Entre dos ciudades santas para la cristiandad como Santiago de Compostela y Caravaca de la Cruz median unos mil kilómetros de distancia. Es la distancia que, podemos decir, separa a Galicia de Murcia.
El verbo es oportuno. Separa. Comparten ambas comunidades un litoral generoso para la pesca y el turismo, un gobierno autonómico bajo las mismas siglas, del PP, y hasta un quíntuple medallista olímpico, David Cal, nacido en las Rías Baixas y adoptado ahora como un señor de Murcia.
Les separan mil kilómetros en una diagonal casi perfecta por la que circulan unas cuantas diferencias. De entrada, Murcia es la comunidad con mejor crecimiento vegetativo, tiene el mayor porcentaje de población inmigrante y está entre los territorios más rejuvenecidos de España. Pongan todo lo contrario en Galicia. Es también el territorio en el que Vox obtiene sus mejores resultados, con un gallego, José Ángel Antelo, como ariete. Este partido es inexistente en Galicia.
Por varios motivos, tenemos que hablar de Murcia en Galicia, aunque esté (o precisamente por ello) a mil kilómetros de distancia. Porque en apenas seis semanas episodios amplificados o alentados por ese partido inexistente en Galicia han enturbiado la convivencia en dos de sus plazas, en Torre Pacheco y en Jumilla. Racismo, exclusión y persecución al de fuera. No hay otra manera de describirlo.
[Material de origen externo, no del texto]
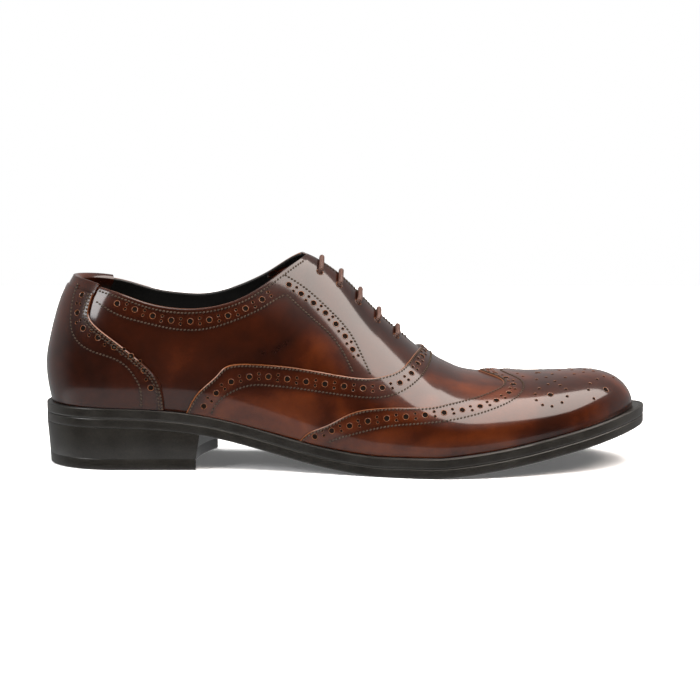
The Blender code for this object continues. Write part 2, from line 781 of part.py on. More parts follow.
def add_heel_tab():
    # A strip folded over the collar's edge at the back, outside to inside.
    reach = COUNTER_EDGE[0][1] * SOLE_LENGTH
    outside, inside = PANEL_GAP + TAB_THICK, -UPPER_WALL - PANEL_GAP - TAB_THICK
    rim = GAP + TAB_THICK
    # depth under the collar's edge and distance from the upper's outer face
    back = -UPPER_WALL - PANEL_GAP
    outline = [(TAB_DEPTH, outside), (0.0, outside), (-rim, PANEL_GAP), (-rim, back),
               (0.0, inside), (TAB_DEPTH, inside), (TAB_DEPTH, back), (0.0, back),
               (-GAP, -UPPER_WALL), (-GAP, 0.0), (0.0, PANEL_GAP), (TAB_DEPTH, PANEL_GAP)]
    turn = even_arcs(reach, 6)
    points, rings = [], []
    for side, places in ((-1, turn[::-1]), (1, turn[1:])):
        for place in places:
            p = np.array([place])
            edge = top_edge(p, side)
            collar = surface(p, side * edge)[0]
            below = girth_at_height(p, side, collar[2:3] - TAB_DEPTH)
            ring = []
            for depth, out in outline:
                q = edge if depth <= 0 else below
                spot = surface(p, side * q)[0] + normals(p, side * q)[0] * out
                ring.append(len(points))
                points.append(spot + np.array([0.0, 0.0, max(0.0, -depth)]))
            rings.append(ring)
    faces = [tuple(rings[0]), tuple(reversed(rings[-1]))]
    for before, after in zip(rings, rings[1:]):
        for k in range(len(outline)):
            m = (k + 1) % len(outline)
            faces.append((before[m], before[k], after[k], after[m]))
    points = np.array(points)
    points[:, 0] -= ORIGIN_FROM_BACK
    add_object("heel_tab", points, faces, "brown_leather")


def tongue_depth(p):
    # How far the tongue's outer face lies under the upper's outer face; it sags at its top.
    rest = UPPER_WALL + LACE_DIAMETER + 7 * GAP
    sag = np.clip((THROAT_TOP * SOLE_LENGTH - p) / ((THROAT_TOP - TONGUE_TOP) * SOLE_LENGTH), 0, 1)
    return rest + TONGUE_DROP * sag**2


def add_tongue():
    p = np.linspace(TONGUE_TOP, TONGUE_END, 12) * SOLE_LENGTH
    widths = np.interp(p / SOLE_LENGTH, (TONGUE_TOP, THROAT_TOP, TONGUE_END), (0.21, 0.24, 0.26))
    way = np.linspace(-1, 1, 7)
    girth = widths[:, None] * way[None, :]
    place = np.repeat(p[:, None], len(way), 1)
    depth = np.repeat(tongue_depth(p)[:, None], len(way), 1)
    outer = surface(place, girth) - normals(place, girth) * depth[..., None]
    inner = surface(place, girth) - normals(place, girth) * (depth + TONGUE_THICK)[..., None]
    faces = grid_faces(*place.shape)
    sheet_solid("tongue", outer.reshape(-1, 3), inner.reshape(-1, 3), faces, "brown_leather")


def add_insole():
    # Inside the upper, on the midsole, clear of the wall.
    p = stations(26)[1:-1]
    p = p[(p > INSOLE_END) & (p < UPPER_LENGTH - INSOLE_END)]
    way = np.linspace(-1, 1, 3)
    rim = UPPER_WALL + 2 * GAP
    lateral = skin(p, -np.ones(len(p)), np.full(len(p), -rim))
    medial = skin(p, np.ones(len(p)), np.full(len(p), -rim))
    rows = lateral[:, None, :] + (medial - lateral)[:, None, :] * (way[None, :, None] + 1) / 2
    low = rows.copy()
    low[..., 2] = feather_height(low[..., 0]) + GAP / 2
    high = low.copy()
    high[..., 2] += INSOLE_THICK
    sheet_solid("insole", high.reshape(-1, 3), low.reshape(-1, 3), grid_faces(len(p), len(way)),
                "black_leather")


def lace_path():
    # One cord: over the throat, down an eyelet, along under the facing, up the next and back.
    over = GAP + LACE_DIAMETER / 2
    under = UPPER_WALL + 4 * GAP + LACE_DIAMETER / 2
    bend = 0.75 * LACE_DIAMETER
    gap_share = (LAST_EYELET - FIRST_EYELET) / (EYELET_COUNT - 1)
    path = []

    def spot(share, side_distance, out):
        p = np.array([share * SOLE_LENGTH])
        side = -1 if side_distance < 0 else 1
        q = side * girth_from_ridge(p, side, abs(side_distance))
        return (surface(p, q) + normals(p, q) * out)[0]

    side = -1
    for n in range(EYELET_COUNT):
        share = FIRST_EYELET + gap_share * n
        if n == 0:
            path.append(spot(share, side * EYELET_INSET, -under))
        path.append(spot(share, side * EYELET_INSET, over - bend))
        path.append(spot(share, side * (EYELET_INSET - 0.29 * bend), over - 0.29 * bend))
        for reach in np.linspace(EYELET_INSET - bend, -(EYELET_INSET - bend), 6):
            path.append(spot(share, side * reach if abs(reach) > 1e-9 else 1e-6, over))
        side = -side
        path.append(spot(share, side * (EYELET_INSET - 0.29 * bend), over - 0.29 * bend))
        path.append(spot(share, side * EYELET_INSET, over - bend))
        if n == EYELET_COUNT - 1:
            path.append(spot(share, side * EYELET_INSET, -under))
            break
        near = bend / SOLE_LENGTH
        path.append(spot(share, side * EYELET_INSET, -under + bend))
        path.append(spot(share + 0.29 * near, side * EYELET_INSET, -under + 0.29 * bend))
        for way in np.linspace(share + near, share + gap_share - near, 3):
            path.append(spot(way, side * EYELET_INSET, -under))
        path.append(spot(share + gap_share - 0.29 * near, side * EYELET_INSET,
                         -under + 0.29 * bend))
        path.append(spot(share + gap_share, side * EYELET_INSET, -under + bend))
    return np.array(path)


def add_lace():
    path = lace_path()
    path[:, 0] -= ORIGIN_FROM_BACK
    curve = bpy.data.curves.new("lace", "CURVE")
    curve.dimensions = "3D"
    line = curve.splines.new("POLY")
    line.points.add(len(path) - 1)
    for point, place in zip(line.points, path):
        point.co = (*place, 1.0)
    curve.bevel_depth = LACE_DIAMETER / 2
    curve.bevel_resolution = (LACE_SIDES - 4) // 2
    curve.use_fill_caps = True
    curve.materials.append(material("brown_cord"))
    lace = bpy.data.objects.new("lace", curve)
    bpy.context.scene.collection.objects.link(lace)


clear_scene()
add_sole()
add_heel()
add_upper()
add_wing_cap()
add_vamp()
add_counter()
add_heel_tab()
add_tongue()
add_insole()
add_lace()
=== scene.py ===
import math

import bmesh
import bpy
import numpy as np
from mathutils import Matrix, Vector
from mathutils.kdtree import KDTree


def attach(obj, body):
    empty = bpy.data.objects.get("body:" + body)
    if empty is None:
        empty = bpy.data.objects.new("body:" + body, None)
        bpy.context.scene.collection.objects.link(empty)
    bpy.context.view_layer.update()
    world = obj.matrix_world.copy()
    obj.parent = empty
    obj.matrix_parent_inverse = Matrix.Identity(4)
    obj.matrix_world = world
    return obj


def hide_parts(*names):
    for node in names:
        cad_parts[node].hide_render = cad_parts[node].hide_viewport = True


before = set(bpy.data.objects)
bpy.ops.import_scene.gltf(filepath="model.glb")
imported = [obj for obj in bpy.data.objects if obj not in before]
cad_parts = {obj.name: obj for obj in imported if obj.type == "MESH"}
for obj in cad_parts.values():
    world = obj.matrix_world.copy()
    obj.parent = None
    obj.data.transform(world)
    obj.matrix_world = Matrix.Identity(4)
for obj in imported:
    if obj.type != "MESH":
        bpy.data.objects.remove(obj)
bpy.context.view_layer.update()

# Sizes of the sole unit
soleLength = 0.305
ballWidth = 0.1035
heelHeight = 0.0215
heelLength = 0.0835
toeSpring = 0.0200
outsoleThick = 0.0047
weltThick = 0.0048
topLiftThick = 0.0054
breastDip = 0.0050
breastSlant = 0.0058
breastLean = 0.0019
heelTaper = 0.0012
edgeRound = 0.0007
originFromBack = 0.042

# Sizes of the upper
backHeight = 0.0650
instepHeight = 0.0888
upperWall = 0.0020
weltMargin = 0.0046
heelMargin = 0.0024
toeMargin = 0.0057
upperBackSet = 0.0018
throatGap = 0.0030
capThick = 0.0018
vampThick = 0.0011
counterThick = 0.0011
tabDepth = 0.0052
insoleThick = 0.0026
tongueThick = 0.0020
tongueDrop = 0.0085
laceDiameter = 0.0023
eyeletRadius = 0.0018
eyeletInset = 0.0122
eyeletCount = 5

# Clearance between pieces that touch, and between the upper and a panel that lies on it
gap = 0.0003
panelGap = 0.0005

# Where the throat, tongue and eyelets lie, as shares of the sole length
throatTop = 0.456
throatEnd = 0.612
tongueTop = 0.380
tongueEnd = 0.632
firstEyelet = 0.4590
lastEyelet = 0.5850
facingCorner = 0.028
cornerFullness = 0.6

# Height of the outsole's underside: rear rows are shares of heelHeight, front rows of toeSpring
bottomRearRows = [
    # station, share of heel height
    (0.000, 1.000),
    (0.130, 0.985),
    (0.272, 0.810),
    (0.377, 0.450),
    (0.459, 0.172),
    (0.535, 0.018),
    (0.600, -0.030),
]
bottomFrontRows = [
    # station, share of toe spring
    (0.600, -0.033),
    (0.655, 0.005),
    (0.710, 0.095),
    (0.803, 0.325),
    (0.902, 0.650),
    (1.000, 1.000),
]

# Half widths of the sole before its ends are rounded, as shares of ballWidth
solePlan = [
    # station, lateral, medial
    (0.000, 0.300, 0.298),
    (0.131, 0.314, 0.308),
    (0.275, 0.308, 0.282),
    (0.377, 0.326, 0.246),
    (0.459, 0.382, 0.272),
    (0.541, 0.446, 0.352),
    (0.623, 0.497, 0.447),
    (0.695, 0.503, 0.491),
    (0.780, 0.460, 0.482),
    (0.862, 0.385, 0.424),
    (0.935, 0.305, 0.345),
    (1.000, 0.235, 0.262),
]

# Ridge of the instep and vamp above the feather line, as shares of instepHeight
ridge = [
    # station, height
    (0.000, 0.880),
    (0.148, 0.930),
    (0.279, 0.980),
    (0.377, 1.018),
    (0.429, 1.022),
    (0.465, 0.990),
    (0.502, 0.911),
    (0.541, 0.786),
    (0.580, 0.660),
    (0.623, 0.538),
    (0.666, 0.433),
    (0.705, 0.368),
    (0.754, 0.332),
    (0.803, 0.298),
    (0.859, 0.263),
    (0.902, 0.238),
    (1.000, 0.208),
]

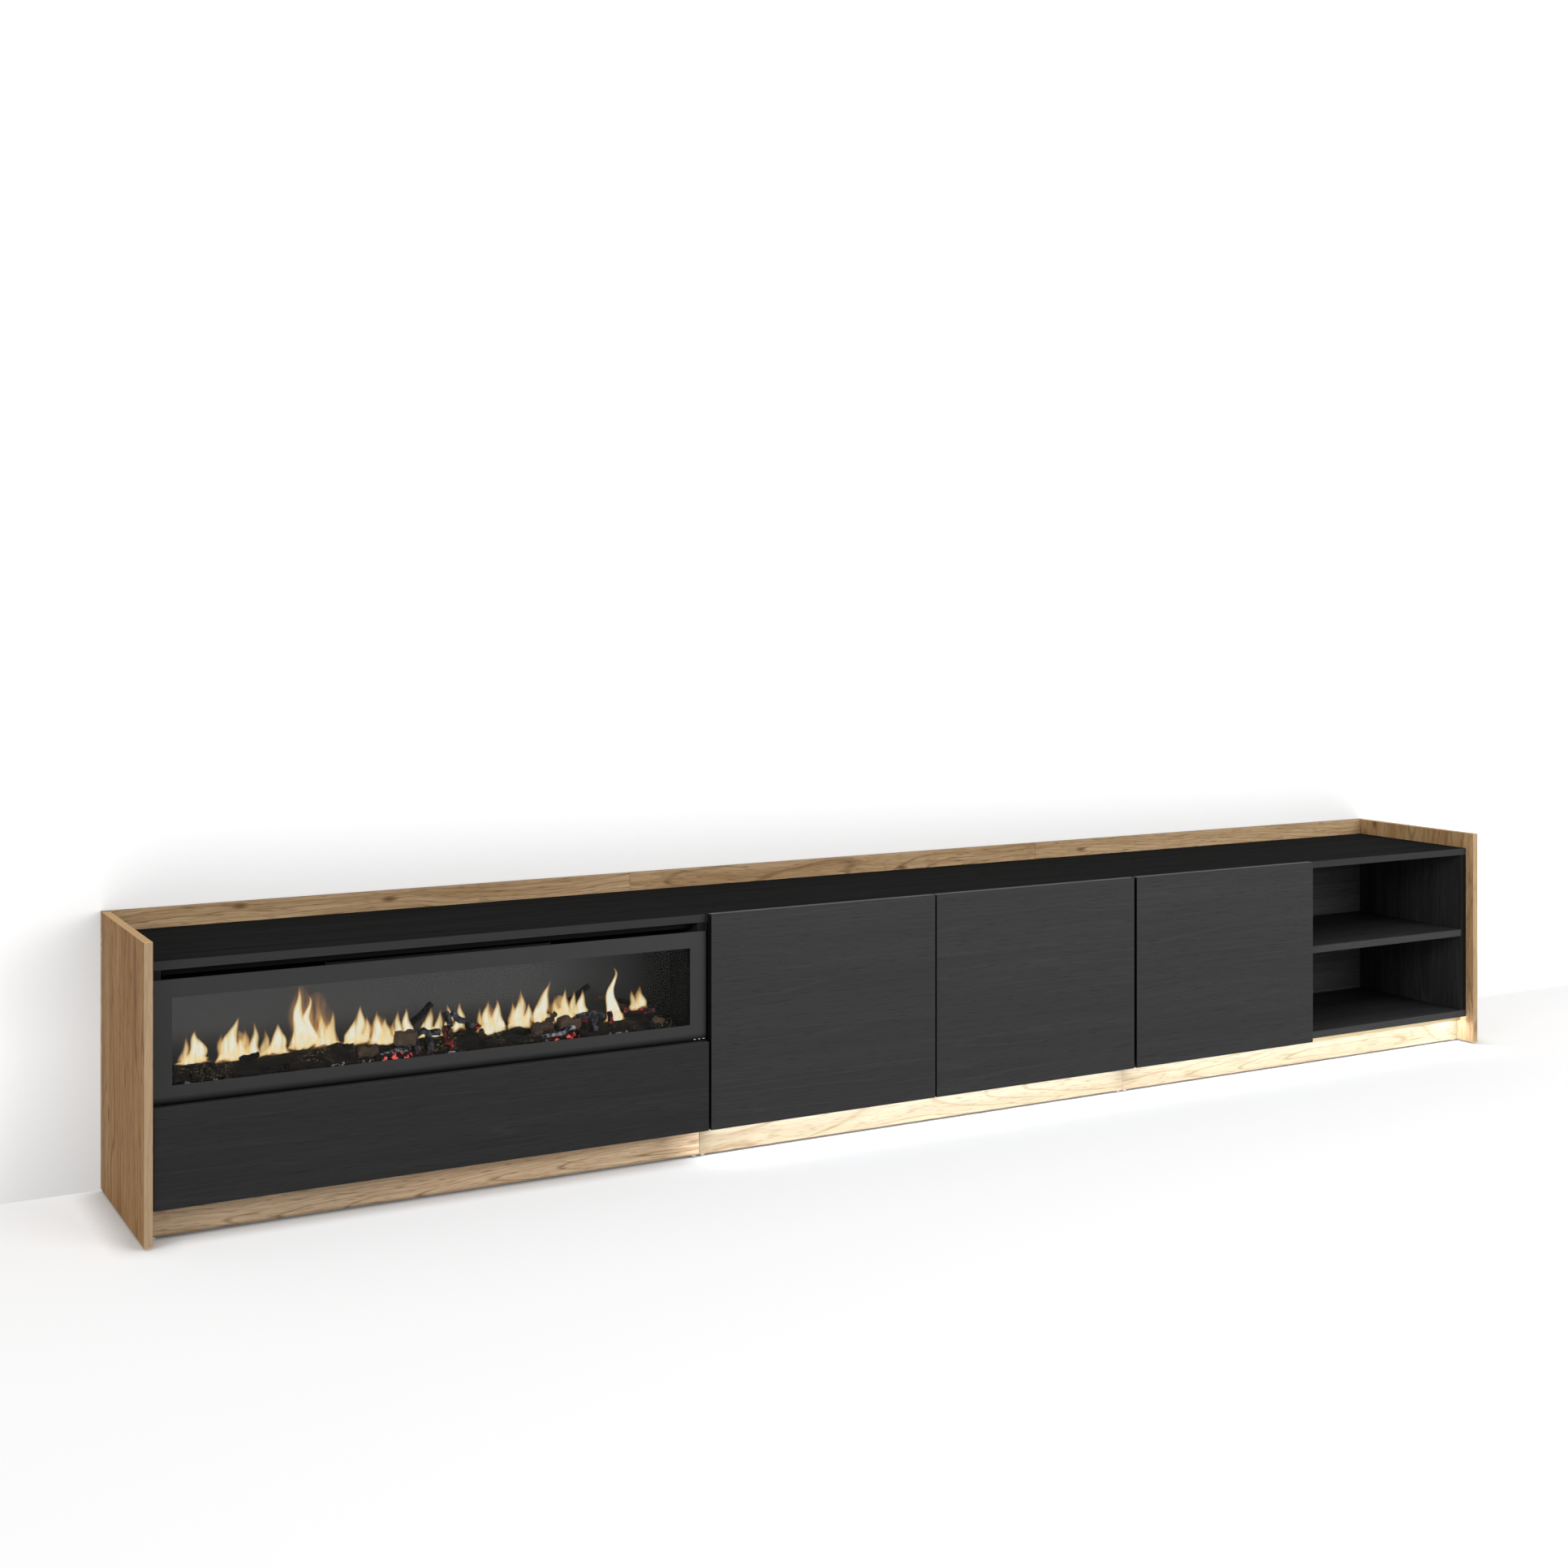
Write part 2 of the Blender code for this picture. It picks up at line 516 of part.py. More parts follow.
def build_led_channel(index):
    """An aluminium channel, open downwards, under a module's bottom in front of its plinth."""
    low_x = module_left(index) + LED_END_INSET
    high_x = module_left(index + 1) - LED_END_INSET
    near = CARCASS_FRONT + LED_SETBACK
    far = near + LED_WIDTH
    high_z = BASE_LOW - FIT
    low_z = high_z - LED_HEIGHT
    roof = high_z - LED_WALL
    section = ((near, low_z), (near, high_z), (far, high_z), (far, low_z),
               (far - LED_WALL, low_z), (far - LED_WALL, roof), (near + LED_WALL, roof),
               (near + LED_WALL, low_z))
    outline = [(low_x, y, z) for y, z in section]
    put("led_channel_%d" % (index + 1), prism_shape(outline, (high_x - low_x, 0.0, 0.0)), ALUMINIUM)


build_oak_cladding()
build_first_module()
build_second_module()
build_third_module()
for lit_module in (1, 2):
    build_led_channel(lit_module)

for piece in bpy.data.objects:
    if piece.type == "MESH" and piece.name.endswith("_plunger"):
        piece.data.shade_smooth()
        piece.data.set_sharp_from_angle(angle=math.radians(35))
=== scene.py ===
import math

import bpy
import numpy as np
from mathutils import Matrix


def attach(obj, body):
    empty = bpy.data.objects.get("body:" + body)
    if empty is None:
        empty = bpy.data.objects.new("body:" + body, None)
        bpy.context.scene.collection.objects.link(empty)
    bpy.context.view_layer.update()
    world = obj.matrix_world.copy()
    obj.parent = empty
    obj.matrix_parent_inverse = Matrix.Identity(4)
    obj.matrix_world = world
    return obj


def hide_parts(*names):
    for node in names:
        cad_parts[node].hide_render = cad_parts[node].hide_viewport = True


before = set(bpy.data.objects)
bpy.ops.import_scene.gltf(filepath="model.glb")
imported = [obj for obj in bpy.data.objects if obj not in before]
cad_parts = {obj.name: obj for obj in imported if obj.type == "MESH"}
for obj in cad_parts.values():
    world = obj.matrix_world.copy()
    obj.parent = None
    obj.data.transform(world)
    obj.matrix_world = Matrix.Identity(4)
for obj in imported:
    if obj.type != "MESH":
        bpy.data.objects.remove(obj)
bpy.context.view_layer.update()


# Oak side panels, back boards and plinths: chipboard faced with a printed oak melamine, seen as a
# satin honey-brown wood with flowing darker lines. The grain runs up the side panels and along the
# others, and paler ABS bands close the side panels' front and upper edges, the upper bands lightened
# further as a painted highlight.
def linear(text):
    """The linear colour of an sRGB hex value: v / 12.92 when small, else
    ((v + 0.055) / 1.055) ** 2.4."""
    values = [int(text[i:i + 2], 16) / 255 for i in (1, 3, 5)]
    return tuple(v / 12.92 if v <= 0.04045 else ((v + 0.055) / 1.055) ** 2.4 for v in values) + (1,)


def add(tree, kind, links={}, output=0, stops=(), **settings):
    """Adds a node with its settings, the values or links of its inputs and the stops of its ramp, and
    gives back one output. A colour may be an sRGB hex value."""
    node = tree.nodes.new("ShaderNode" + kind)
    for name, value in settings.items():
        setattr(node, name, value)
    for place, value in links.items():
        if isinstance(value, bpy.types.NodeSocket):
            tree.links.new(value, node.inputs[place])
        else:
            node.inputs[place].default_value = linear(value) if isinstance(value, str) else value
    if stops:
        marks = node.color_ramp.elements
        marks[0].position, marks[1].position = stops[0][0], stops[-1][0]
        for place, value in stops[1:-1]:
            marks.new(place)
        for mark, (place, value) in zip(marks, stops):
            mark.color = linear(value)
    return node.outputs[output]


def new_material(name, **values):
    """A material with one Principled shader. values are set on its own sockets, whose names have
    underscores for spaces."""
    material = bpy.data.materials.new(name)
    material.use_nodes = True
    shader = material.node_tree.nodes["Principled BSDF"]
    for place, value in values.items():
        shader.inputs[place.replace("_", " ")].default_value = value
    return material, material.node_tree, shader


def feed(tree, shader, **sources):
    """Links sources to a shader's sockets, whose names have underscores for spaces."""
    for place, source in sources.items():
        tree.links.new(source, shader.inputs[place.replace("_", " ")])


def dress(material, *nodes):
    """Gives CAD nodes their finish."""
    for node in nodes:
        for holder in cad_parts[node].material_slots:
            holder.material = material


row_start, module_length = -1.5365, 1.025
oak_front = -0.1899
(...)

Tenemos que hablar de Murcia porque en Galicia desconocemos fenómenos de esa magnitud. Con la brocha gorda se suele decir que en Galicia al extranjero se le recibe con los brazos abiertos porque ha sido este un pueblo emigrante. Pero Murcia también, especialmente hacia el norte de la África colonial, desde finales del siglo XIX hasta entrados los años 60, como bien ha ido explicando en varios informes José Miguel Martínez Carrión, economista de la Universidad de Murcia. Él mismo expone así los paralelismos entre aquel éxodo, iniciado hace 150 años, y la emigración que hoy reciben: «Miles de miserables y empobrecidos trabajadores murcianos embarcaban de forma semiclandestina para alcanzar las tierras de Argelia con el objetivo de buscarse la vida, procurarse el sustento y aliviar su desdichada situación».
Desmemoria. Oportunismo.
El odio amplificado que ha aflorado en algunas calles de Murcia este verano ya se había anticipado hace veinticinco años en El Ejido (Almería), con aquella primera «caza del moro», como la describieron entonces algunos. Y desde hace quince años esa narrativa que convierte al inmigrante en sospechoso (o directamente en culpable) está institucionalizada en la Hungría de Viktor Orbán. Pero si Murcia nos pilla lejos a mil kilómetros, imaginen lo que puede interesar un discurso ultra en Budapest, a tres mil...
Jumilla —persecución y veto por cuestión religiosa— y Torre Pacheco —xenofobia y nueva caza— convertidos en anécdota o en categoría. Eso es lo que está ahora en discusión.
Hace 55 años Jim Lovell, recientemente fallecido, a bordo del Apollo XIII, le trasladó por radio a la NASA aquello de «Houston, tenemos un problema». Pues eso. Que tenemos un problema y que tenemos que hablar de Murcia.